Remember growing up in real neighborhoods - when you had to get past the neighbors and your friends' parents BEFORE you got home,lol. You could have caught hell at least five times before the parents got you.

God, I miss it!

NEWB
11-15-03, 11:42 PM
DO I REMEMBER!!!!!
I grew up in a very small town in Southern Indidana, where everyone and I mean everyone knew each other. We couldn't get away with a darn thing. Our parents knew what we had done 30 minutes before we got home.
And triping over a water hose was small compared to forgetting where the clothes lines was in so and so's back yard when you were trying to take a short cut home before curfew. I am lucky I didn't break my neck at least 20 times before I learned all the hazards. Oh, yeah and who had to meanest dogs around.
One more thing I remember is being raised in a house with 3 bedrooms and a Path, and the Sears and Roebuck Cataloge. Anyone remember those. Winter was a especially fun time.
My best memories are of playing basketball until Dad finally yelled for us to quit, which was usually around 10PM, or don't make him come out there. Yes Sir, those were the days. Kids could be kids. If we got our butts paddled, we usually deserved it and after the paddeling was over the issue was closed.
Thanks Sarge for taking this old fart back to those days. Semper Fi

NEWB

Devildogg4ever
11-16-03, 05:21 AM
Dang, I remember all these!! Now ya'll making me feel old!! Remember never having to lock your doors at night? Remember when going to the drive-in seemed as big as Christmas?
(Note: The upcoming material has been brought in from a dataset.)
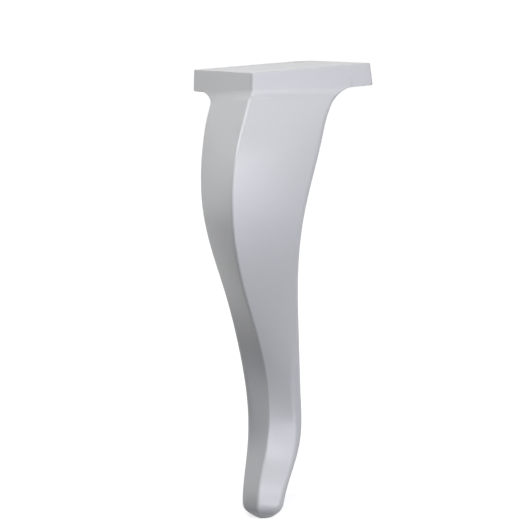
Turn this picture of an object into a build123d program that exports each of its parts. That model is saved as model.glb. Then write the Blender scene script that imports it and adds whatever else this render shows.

How about when kids would read comic books, because it was hard to get a copy of Playboy?

marinemom
11-16-03, 05:58 AM
One more thing - probably more for those of us who grew up in cities - your parents al telling you to "Be home before the street lights come on."

Devildogg4ever, none of us who remember this stuff are "old" - we are mature and vibrant (or at least that's what I tell the kids, lol).

GySgtRet
11-16-03, 09:48 AM
I remember when I built a bycycle out of parts that I found at a junk yard. Dad wouldn't buy one for each of us, there were five kids. It went along pretty good till the frame that was rusted through broke when I was riding it. Those were good days. No locks the keys in the car, Rural PA was very roomy. Our closest neighbor was a 1/4 mile away. A trip to town was a big deal. About a 15 mile trip to get groceries. Thanks SARGE for the memories. The Drifter has a very good listing of the memories.

Semper Fidelis

cadetat6
11-16-03, 01:43 PM
Hi, I am old WW2 Air Corp and infantry I hope you don't mind my rememerance, my sisters husband was WW2 Marine LT. and if this is proper I could show you one of his letters about crossing Eqator and...

Doc Crow
11-17-03, 01:19 AM
Remember gas under 30 cents a gallon

Remember Gas Wars

Remember the 5 and dime

Remember Roller Skate Keys

Wahrmund
11-17-03, 01:28 AM
My question lately, especially in traffic, what the heck did we we before cell phones.

SARGE, i think you're from the SA area. remember the Flame, The Pig Stand, The Bun & Barrel? Joskies? The Cold AC at the sears on Military Dr?

CPLRapoza
11-17-03, 04:56 AM
I remember most of these things and I'm only 21, but it sure does bring back some good memories and bad ones to.